News & Events

Reflections at the end of the school year.

Colloquium7
Right Brain Professional Development Partner Deb Brzoska (standing), leads educators through the protocol for reviewing and responding to student work at Spring Colloquium.

Each Spring, we convene teachers, principals, and teaching artists to reflect on their Right Brain programming through the eyes of a child. Throughout the Right Brain artist residency, teachers collect evidence of one student’s experience in the form of photographs, video and audio clips. A mixed group of educators from different schools will then sit down together to review that evidence and talk about how this work impacted that child.

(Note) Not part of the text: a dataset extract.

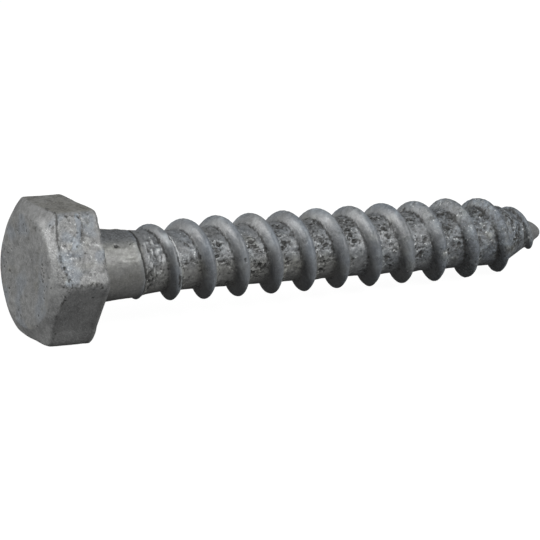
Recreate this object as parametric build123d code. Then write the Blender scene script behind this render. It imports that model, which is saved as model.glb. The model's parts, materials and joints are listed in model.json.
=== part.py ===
from build123d import *
from math import cos, degrees, pi, radians, sin, tan
import os

# Hexagon-head coach screw (wood screw, DIN 571 form), size 8 x 50, hot-dip galvanised.
# Lengths in millimetres, angles in degrees.
#
# The screw is built along +X: x = 0 is the bearing face under the head, the head lies at negative
# x and the point at positive x. It is then laid on the plane z = 0 as it comes to rest: on one
# flat of the head and on the lowest crest of the thread.

# ---- head
across_flats = 12.7
head_height = 5.25
crown_diameter = 10.6  # flat circle on top of the head, inside the chamfer
chamfer_angle = 30.0  # of the chamfer, from the crown
corner_bevel = 0.3  # on the edges between the flats
bearing_bevel = 0.3  # round the bearing face

# ---- shank, core and point
length_under_head = 50.65
neck_flare = 0.4  # cone between the bearing face and the shank
shank_diameter = 6.9
shank_length = 2.5  # from the bearing face to where the shank narrows
core_taper_length = 6.2  # over this length it narrows to the thread's core
core_diameter = 5.7
point_half_angle = 27.5
point_radius = 0.65  # rounded end of the point

# ---- right-hand thread: one ridge wound round the core
thread_diameter = 7.83
pitch = 3.6
flank_angle = 30.0  # of each flank, from the plane across the axis
crest_width = 0.42
first_crest = 4.42  # axial place where the ridge stands out of the shank, on the upper side
growing_length = 9.2  # the ridge reaches its full height over this axial length
runout_length = 9.0  # over this length before the end the ridge gets lower
end_ridge_height = 0.36  # what would be left of it at the end of the point
sinking_length = 0.9  # the ridge goes down into the rounded end over this length
ridge_root_depth = 0.3  # the ridge's foot is sunk this deep into the core

shank_radius = shank_diameter / 2
core_radius = core_diameter / 2
crest_radius = thread_diameter / 2
core_start = shank_length + core_taper_length
ridge_start = first_crest - pitch / 4

point_slope = tan(radians(point_half_angle))
point_center = length_under_head - point_radius  # centre of the rounded end
point_end = point_center + point_radius * sin(radians(point_half_angle))  # where the cone meets it
point_end_radius = point_radius * cos(radians(point_half_angle))
point_start = point_end - (core_radius - point_end_radius) / point_slope


def smooth_step(value):
    """From 0 to 1, level at both ends."""
    value = min(max(value, 0.0), 1.0)
    return value * value * (3 - 2 * value)


def body_radius(x):
    """Radius of the turned body without its ridge, at the distance x from the bearing face."""
    tapered = shank_radius + (core_radius - shank_radius) * (x - shank_length) / core_taper_length
    on_point = point_end_radius - point_slope * (x - point_end)
    return min(shank_radius, max(tapered, core_radius), on_point)


def ridge_height(x):
    """Height of the ridge above the core: lower towards the point, and sunk at its very end."""
    full = crest_radius - core_radius
    lowered = min(max(1 - (length_under_head - x) / runout_length, 0.0), 1.0)
    height = full + (end_ridge_height - full) * lowered
    sunk = smooth_step(1 - (point_end - x) / sinking_length)
    return height - (height + 0.05) * sunk


def crest_radius_at(x):
    """Radius of the crest at x. The ridge grows out of the shank and ends in the point."""
    grown = smooth_step((x - ridge_start) / growing_length)
    sunk_start = body_radius(ridge_start) - 0.05
    growing = sunk_start + (crest_radius - sunk_start) * grown
    return min(growing, body_radius(x) + ridge_height(x))


def ridge_section(turns):
    """Corners of the ridge's section, from foot to foot, in the half-plane through the axis."""
    middle = first_crest + pitch * turns
    top = crest_radius_at(middle)
    foot = min(body_radius(middle) - ridge_root_depth, top - 0.05)
    half_crest = crest_width / 2
    half_foot = half_crest + (top - foot) * tan(radians(flank_angle))
    outline = [(-half_foot, foot), (-half_crest, top), (half_crest, top), (half_foot, foot)]
    angle = 2 * pi * turns
    return [Vector(middle + offset, -radius * sin(angle), radius * cos(angle)) for offset, radius in outline]


def ridge():
    """The thread's ridge: ruled faces between its long edges, in equal spans, and two flat ends."""
    first_turn = (ridge_start - first_crest) / pitch
    last_turn = (point_end - first_crest) / pitch
    spans = round((last_turn - first_turn) / 1.25)  # each about one and a quarter turns long
    steps = 14  # intervals along each edge of one span
    faces = []
    for span in range(spans):
        sections = []
        for step in range(steps + 1):
            done = (span + step / steps) / spans
            sections.append(ridge_section(first_turn + (last_turn - first_turn) * done))
        edges = [Spline(list(corners)) for corners in zip(*sections)]
        for side, edge in enumerate(edges):
            faces.append(Face.make_surface_from_curves(edge, edges[(side + 1) % len(edges)]))
    for turn in (first_turn, last_turn):
        faces.append(Face(Wire(Polyline(ridge_section(turn), close=True))))
    return Solid(Shell(faces))


def turned_body():
    """Shank with its flared neck, core and point, revolved about the axis and reaching into the head."""
    neck = shank_radius + neck_flare
    inside_head = -head_height / 2
    profile = [
        *Polyline(
            (length_under_head, 0),
            (inside_head, 0),
            (inside_head, neck),
            (0, neck),
            (neck_flare, shank_radius),
            (shank_length, shank_radius),
            (core_start, core_radius),
            (point_start, core_radius),
            (point_end, point_end_radius),
        ).edges(),
        RadiusArc((point_end, point_end_radius), (length_under_head, 0), point_radius),
    ]
    return revolve(make_face(profile), Axis.X)


def head():
    """Hexagon with one flat below, bevelled edges and a conical chamfer round its crown."""
    hexagon = RegularPolygon(across_flats / 2, 6, major_radius=False)
    block = extrude(Plane.YZ * hexagon, -head_height)
    block = chamfer(block.edges().filter_by(Axis.X), corner_bevel)
    block = chamfer(block.faces().sort_by(Axis.X)[-1].edges(), bearing_bevel)
    crown_radius = crown_diameter / 2
    reach = across_flats * 0.6  # just outside the corners
    chamfer_depth = (reach - crown_radius) * tan(radians(chamfer_angle))
    envelope = Polyline(
        (0, 0),
        (-head_height, 0),
        (-head_height, crown_radius),
        (-head_height + chamfer_depth, reach),
        (0, reach),
        close=True,
    )
    return block & revolve(make_face(envelope), Axis.X)


def reach_down(tilt):
    """How far the head and the thread reach below the axis's start when the point is lowered by tilt."""
    head_reach = across_flats / 2 * cos(tilt) - bearing_bevel * sin(tilt)
    thread_reach = 0.0
    below = first_crest + pitch / 2  # crests on the underside
    while below < point_end:
        reach = crest_radius_at(below) * cos(tilt) + (below + crest_width / 2) * sin(tilt)
        thread_reach = max(thread_reach, reach)
        below += pitch
    return head_reach, thread_reach


def resting_tilt():
    """Angle in radians at which head and thread touch one plane, found by halving."""
    low, high = 0.0, pi / 6
    while high - low > 1e-7:
        tilt = (low + high) / 2
        head_reach, thread_reach = reach_down(tilt)
        if thread_reach < head_reach:
            low = tilt
        else:
            high = tilt
    return low


screw = head() + turned_body() + ridge()
tilt = resting_tilt()
lying = Rot(0, degrees(tilt), 0) * screw
extent = lying.bounding_box()
# The origin is the middle of the footprint, on the surface that the screw lies on.
coach_screw = Pos(-(extent.min.X + extent.max.X) / 2, 0, reach_down(tilt)[0]) * lying

os.makedirs("parts", exist_ok=True)
export_step(coach_screw, "parts/coach_screw.step")
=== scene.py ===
"""A hot-dip galvanised coach screw, lying on a pale floor.

The screw's skin is one mesh of rings round its axis, from the crown of the head to the point. It has
the solid's sizes, and what the zinc bath left on them: rounded edges, lumps, a run on one flat, pits,
and craters in the bottom of the thread. Sizes are in millimetres in the screw's own axes: x runs from
the bearing face towards the point, and angles run round the axis, from the upper side (0) by the front
(90 degrees) to the underside (180 degrees).
"""
import json
import math

import bpy
import numpy as np
from mathutils import Matrix, Vector


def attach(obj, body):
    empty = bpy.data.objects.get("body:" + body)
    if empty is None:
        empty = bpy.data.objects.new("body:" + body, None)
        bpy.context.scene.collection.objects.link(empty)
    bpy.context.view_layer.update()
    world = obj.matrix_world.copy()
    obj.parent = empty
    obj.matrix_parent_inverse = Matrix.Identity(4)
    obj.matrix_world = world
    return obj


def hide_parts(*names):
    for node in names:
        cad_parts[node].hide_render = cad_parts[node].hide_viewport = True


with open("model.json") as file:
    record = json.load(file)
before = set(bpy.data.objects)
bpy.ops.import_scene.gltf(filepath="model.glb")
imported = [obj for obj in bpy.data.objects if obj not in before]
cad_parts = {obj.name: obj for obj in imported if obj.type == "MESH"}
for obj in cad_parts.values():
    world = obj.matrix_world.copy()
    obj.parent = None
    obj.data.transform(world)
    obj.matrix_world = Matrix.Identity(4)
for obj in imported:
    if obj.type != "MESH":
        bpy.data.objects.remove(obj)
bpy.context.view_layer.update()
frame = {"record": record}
mounts = {mount["name"]: mount for mount in frame["record"]["mounts"]}
MM = 0.001

# ---- sizes of the screw, in millimetres
HEAD_HEIGHT = mounts["hex_drive"]["dims"]["length_mm"]
CREST_RADIUS = mounts["wood_thread"]["dims"]["r_mm"]
ACROSS_FLATS = 12.7
CORNER_SHARPNESS = 34  # a higher power makes the corners of the hexagon sharper
UPPER_CORNER, FRONT_CORNER, LOWER_CORNER = 30, 90, 150  # of the hexagon on the front, in degrees
CROWN_RADIUS = 5.3
CHAMFER_SLOPE = math.tan(math.radians(30))
BEARING_BEVEL = 0.3
NECK_FLARE = 0.4
SHANK_RADIUS = 3.45
SHANK_LENGTH = 2.5
CORE_RADIUS = 2.85
CORE_TAPER_LENGTH = 6.2
LENGTH = 50.65
POINT_SLOPE = math.tan(math.radians(27.5))
POINT_RADIUS = 0.65
PITCH = 3.6
FIRST_CREST = 4.42
GROWING_LENGTH = 9.2
START_DEPTH = 0.05  # the ridge starts this far under the shank's surface
RUNOUT_LENGTH = 9.0
END_RIDGE_HEIGHT = 0.36
SINKING_LENGTH = 0.9
END_DEPTH = 0.3  # the ridge ends this far under the point's surface
CREST_ROUNDING = 3.0  # the ridge's section is a hyperbola, and a larger value gives it a blunter crest
HEAD_SIDE, POINT_SIDE = 12.0, 11.5  # the squared slopes of its flanks: it is wider towards the point
ROOT_FILLET = 0.1  # zinc in the corner between ridge and core
RIDGE_START = FIRST_CREST - PITCH / 4

POINT_CENTER = LENGTH - POINT_RADIUS
POINT_END = POINT_CENTER + POINT_RADIUS * math.sin(math.atan(POINT_SLOPE))
POINT_END_RADIUS = POINT_RADIUS * math.cos(math.atan(POINT_SLOPE))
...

It’s a program we call Spring Colloquium and to say that the experience is powerful is an understatement. As teaching teams present, you see before you what ingredients make a strong arts learning experience, you see the value of teacher and artist collaboration, and the power of the arts to feed kids’ brains and hit them to the core. We’ve made posts about Colloquium before and I encourage you to check out this reflection from our 2013 session.

Colloquium3
School staff and teaching artists focus on one child’s experience with Right Brain, and then identify the impact of the program on their life and learning.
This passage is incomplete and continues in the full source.